Center for Global Food Issues
EU Aid Policy isn't Working: Cutting out the Middleman could Release a Billion Euros for Extra Aid
A new report from Open Europe, released in the run up to the G8 summit on June 6, finds that the EU is not spending its aid budget effectively. Around a quarter of the UK's total aid budget is managed by the European Commission, and the EU institutions are the second largest aid donor in the world. But the EU's record as an aid donor is not good. Seven years ago International Development Minister Clare Short stated that the European Commission was "the worst development agency in the world".
Open Europe's study finds that while the EU's performance as an aid donor has improved in some respects, it has got substantially worse in others. Overall it concludes that the money would be more effectively spent directly through the UK Department for International Development (DFID) - which is one of the best performing aid agencies in the world.
The study finds that EU aid is not focusing enough on the poorest countries. Whilst the share of the UK aid budget going to low income countries went up from 62% to 81% between 1990 and 2004, the EU has been moving in the opposite direction. The share of the EU aid budget going to low income countries fell from 63% to just 32% over the same period.
The report also finds that 21% of EU aid money arrives more than a year late, compared to just 3% for other aid donors. 40% of delays to aid projects are the result of the "administrative processes of the EU" - while only 25% were due to administrative problems in the (supposedly) less advanced countries which are receiving the aid.
Such bureaucratic processes represent an added cost, not a saving, for EU aid delivery. Closing the Commission's 118 delegations and scaling back admin spending in Brussels could release huge sums for real aid - potentially over a billion euros a year. Further waste is caused by the level of fraud in EU aid programmes, which is even higher than the Brussels average.
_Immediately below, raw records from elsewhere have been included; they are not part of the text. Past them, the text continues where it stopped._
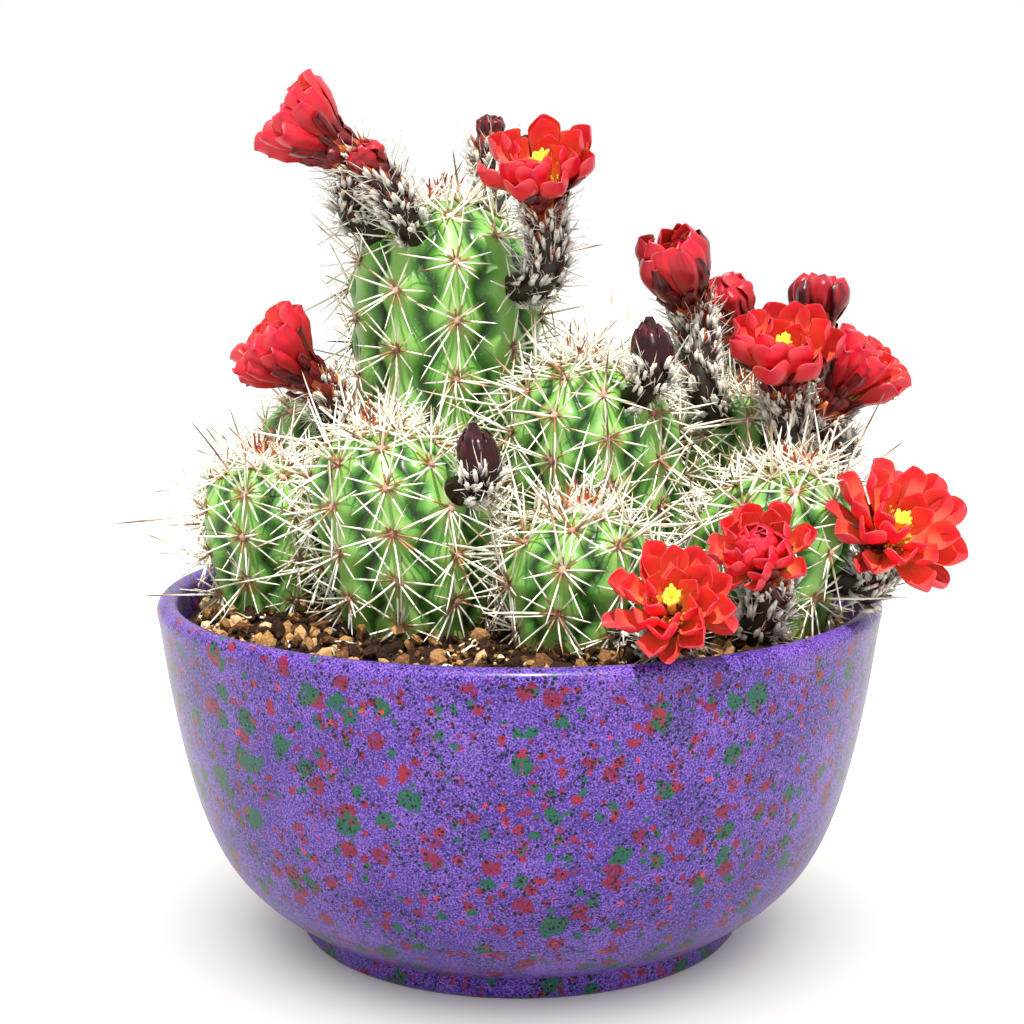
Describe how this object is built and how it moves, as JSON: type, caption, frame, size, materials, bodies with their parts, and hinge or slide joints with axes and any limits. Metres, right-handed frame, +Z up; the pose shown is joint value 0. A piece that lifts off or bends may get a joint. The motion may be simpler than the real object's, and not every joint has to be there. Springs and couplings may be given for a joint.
{
  "type": "potted hedgehog cactus",
  "caption": "Clump of ribbed, spiny cactus stems with red funnel flowers and dark buds, rooted in gritty soil in a round glazed footed bowl.",
  "frame": {"origin": "middle of the footprint of plant and bowl, on the surface that the foot ring rests on", "axes": "+Z up along the bowl's axis, -Y towards the camera of the picture, +X to its right"},
  "size_m": [0.2186, 0.2064, 0.2414],
  "materials": {
    "glaze": "gloss speckled violet glaze",
    "soil": "matte gritty potting soil",
    "cactus_skin": "satin waxy skin",
    "flower_tube": "matte, woolly and scaly",
    "petals": "satin petal",
    "stigma": "matte, powdery",
    "bud": "satin"
  },
  "bodies": {
    "root": {"bowl": "glaze", "bud_centre": "bud", "bud_front_left": "bud", "bud_tall_back": "bud", "bud_tall_withered": "bud", "petals_front_crowded": "petals", "petals_front_open": "petals", "petals_left": "petals", "petals_right_back": "petals", "petals_right_cup": "petals", "petals_right_faded": "petals", "petals_right_high": "petals", "petals_right_side": "petals", "petals_rim_open": "petals", "petals_tall_left": "petals", "petals_tall_right": "petals", "soil": "soil", "stem_back_left": "cactus_skin", "stem_back_right": "cactus_skin", "stem_back_small": "cactus_skin", "stem_centre": "cactus_skin", "stem_far_left": "cactus_skin", "stem_front_centre": "cactus_skin", "stem_front_left": "cactus_skin", "stem_front_right": "cactus_skin", "stem_right": "cactus_skin", "stem_tall": "cactus_skin", "stigma_front_crowded": "stigma", "stigma_front_open": "stigma", "stigma_left": "stigma", "stigma_right_cup": "stigma", "stigma_right_side": "stigma", "stigma_rim_open": "stigma", "stigma_tall_left": "stigma", "stigma_tall_right": "stigma", "tube_front_crowded": "flower_tube", "tube_front_open": "flower_tube", "tube_left": "flower_tube", "tube_right_back": "flower_tube", "tube_right_cup": "flower_tube", "tube_right_faded": "flower_tube", "tube_right_high": "flower_tube", "tube_right_side": "flower_tube", "tube_rim_open": "flower_tube", "tube_tall_left": "flower_tube", "tube_tall_right": "flower_tube"}
  },
  "joints": []
}
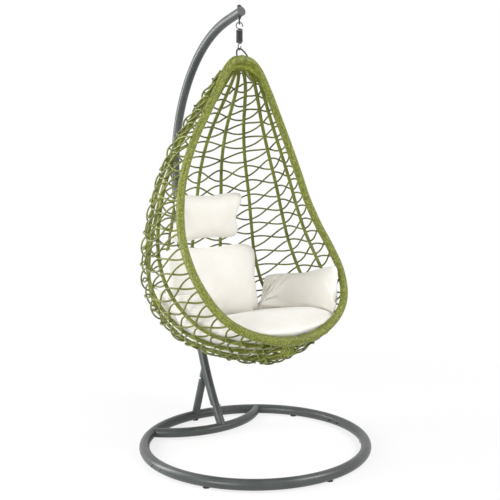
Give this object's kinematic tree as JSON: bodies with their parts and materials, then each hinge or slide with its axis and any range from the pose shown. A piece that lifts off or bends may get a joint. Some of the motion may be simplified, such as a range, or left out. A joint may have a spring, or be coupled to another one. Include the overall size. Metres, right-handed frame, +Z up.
{
  "type": "hanging egg chair",
  "caption": "Olive woven egg-shaped hanging chair with cream cushions, hung by a spring from a dark bowed pole on a round base ring.",
  "frame": {"origin": "on the floor, in the middle of the stand's footprint", "axes": "+Z up, the basket's mouth faces -Y, the pole stands at +Y, +X is the sitter's left"},
  "size_m": [1.0558, 1.203, 1.9905],
  "materials": {
    "stand_steel": "satin",
    "black_steel": "satin",
    "bright_steel": "satin",
    "black_plastic": "matte",
    "rattan": "satin",
    "strand": "satin",
    "cushion_cloth": "matte"
  },
  "bodies": {
    "stand": {"ring_front_half": "stand_steel", "ring_rear_half": "stand_steel", "ring_sleeves": "stand_steel", "ring_bolts": "black_steel", "ring_glides": "black_plastic", "crossbar": "stand_steel", "pole_spigot": "stand_steel", "foot_bolt": "bright_steel", "lower_pole": "stand_steel", "pole_sleeve": "stand_steel", "pole_joint_bolts": "bright_steel", "upper_pole": "stand_steel", "rear_leg": "stand_steel", "rear_leg_stub": "stand_steel", "rear_leg_bolt": "bright_steel", "arm_end_cap": "black_plastic", "arm_saddles": "black_steel"},
    "eye": {"eye_bolt": "black_steel", "eye_nut": "black_steel"},
    "spring": {"spring_top_hook": "black_steel", "spring_coil": "black_steel"},
    "basket": {"spring_bottom_hook": "black_steel", "bail": "black_steel", "rim_core": "stand_steel", "rim_wrap_left": "rattan", "rim_wrap_right": "rattan", "top_cap": "rattan", "tie_hoop": "black_steel", "rib_1": "rattan", "rib_2": "rattan", "rib_3": "rattan", "rib_4": "rattan", "rib_5": "rattan", "rib_6": "rattan", "rib_7": "rattan", "rib_8": "rattan", "rib_9": "rattan", "weave_left_front": "strand", "weave_left_back": "strand", "weave_back": "strand", "weave_right_back": "strand", "weave_right_front": "strand", "bottom_pad": "rattan", "seat_cushion": "cushion_cloth", "back_cushion": "cushion_cloth", "head_pillow": "cushion_cloth", "arm_pillow_left": "cushion_cloth", "arm_pillow_right": "cushion_cloth"}
  },
  "joints": [
    {"name": "swivel", "type": "hinge", "parent": "stand", "child": "eye", "pos_m": [0, 0.02261, 1.93], "axis": [0, 0, 1], "range_deg": [-35, 35]},
    {"name": "swing", "type": "hinge", "parent": "eye", "child": "spring", "pos_m": [0, 0.02261, 1.90411], "axis": [-0.9962, -0.0872, 0], "range_deg": [-1, 12]},
    {"name": "bounce", "type": "slide", "parent": "spring", "child": "basket", "axis": [0, 0, 1], "range_m": [-0.03, 0], "stiffness_N_per_m": 9000, "springref_m": 0.04, "deforming": ["spring_coil"]}
  ]
}
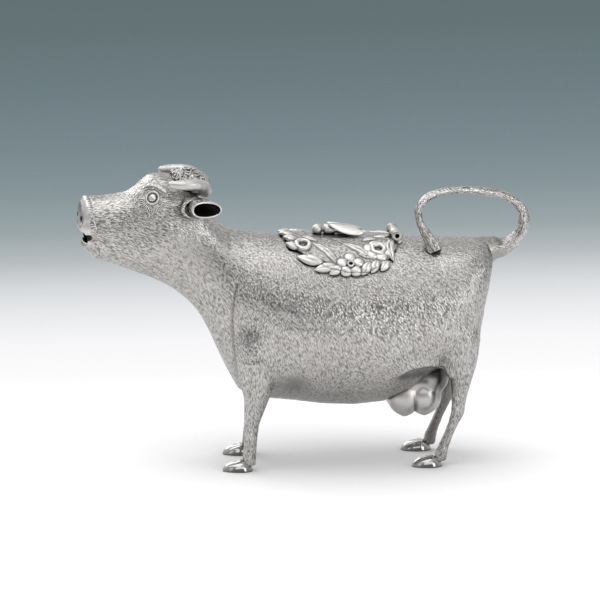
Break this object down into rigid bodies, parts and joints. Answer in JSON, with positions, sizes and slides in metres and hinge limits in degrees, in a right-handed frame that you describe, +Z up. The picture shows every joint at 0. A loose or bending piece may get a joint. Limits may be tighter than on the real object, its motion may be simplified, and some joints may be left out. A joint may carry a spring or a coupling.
{
  "type": "cow cream jug",
  "caption": "Silver cream jug shaped as a standing cow: open mouth spout, looped tail handle, hinged lid in the back with a flower border and a fly.",
  "frame": {"origin": "on the table, below the middle of the jug's length and width", "axes": "-X towards the cow's head, +X towards its tail, -Y its left side, +Z up"},
  "size_m": [0.1503, 0.0442, 0.0987],
  "materials": {
    "chased_silver": "chased",
    "polished_silver": "polished"
  },
  "bodies": {
    "jug": {"body_left": "chased_silver", "body_right": "chased_silver", "muzzle": "polished_silver", "foreleg_left": "chased_silver", "foreleg_right": "chased_silver", "hind_leg_left": "chased_silver", "hind_leg_right": "chased_silver", "fore_hoof_left": "polished_silver", "fore_hoof_right": "polished_silver", "hind_hoof_left": "polished_silver", "hind_hoof_right": "polished_silver", "udder": "polished_silver", "horn_left": "polished_silver", "horn_right": "polished_silver", "ear_left": "chased_silver", "ear_right": "chased_silver", "eye_left": "polished_silver", "eye_right": "polished_silver", "poll_garland": "chased_silver", "tail_handle": "chased_silver", "hinge_knuckle_left": "polished_silver", "hinge_knuckle_right": "polished_silver", "hinge_pin": "polished_silver"},
    "lid": {"lid_plate": "chased_silver", "lid_garland": "polished_silver", "lid_bezel": "polished_silver", "hinge_knuckle_lid": "polished_silver", "fly_body": "polished_silver", "fly_wing_left": "polished_silver", "fly_wing_right": "polished_silver", "fly_rivet": "polished_silver"}
  },
  "joints": [
    {"name": "lid_hinge", "type": "hinge", "parent": "jug", "child": "lid", "pos_m": [0.0302, 0, 0.0762], "axis": [0, 1, 0], "range_deg": [0, 85]}
  ]
}
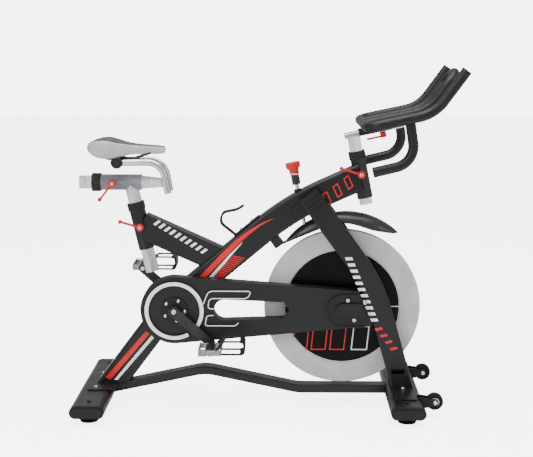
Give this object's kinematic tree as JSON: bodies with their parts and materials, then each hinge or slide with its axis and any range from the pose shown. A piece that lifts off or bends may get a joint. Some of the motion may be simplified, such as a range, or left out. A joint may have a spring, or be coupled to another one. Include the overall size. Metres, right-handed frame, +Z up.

The EU's "Economic Partnership Agreements" could spell Disaster for Developing Countries
Open Europe has reported that the EU is bullying third world countries into signing Economic Partnership Agreements, by threatening a sharp increase in EU tariffs against them if they do not sign. These agreements force countries to eliminate about 80% of their tariffs on imports from the EU. This will divert to the EU business which would have gone to internal producers or other countries. Only the EU will benefit.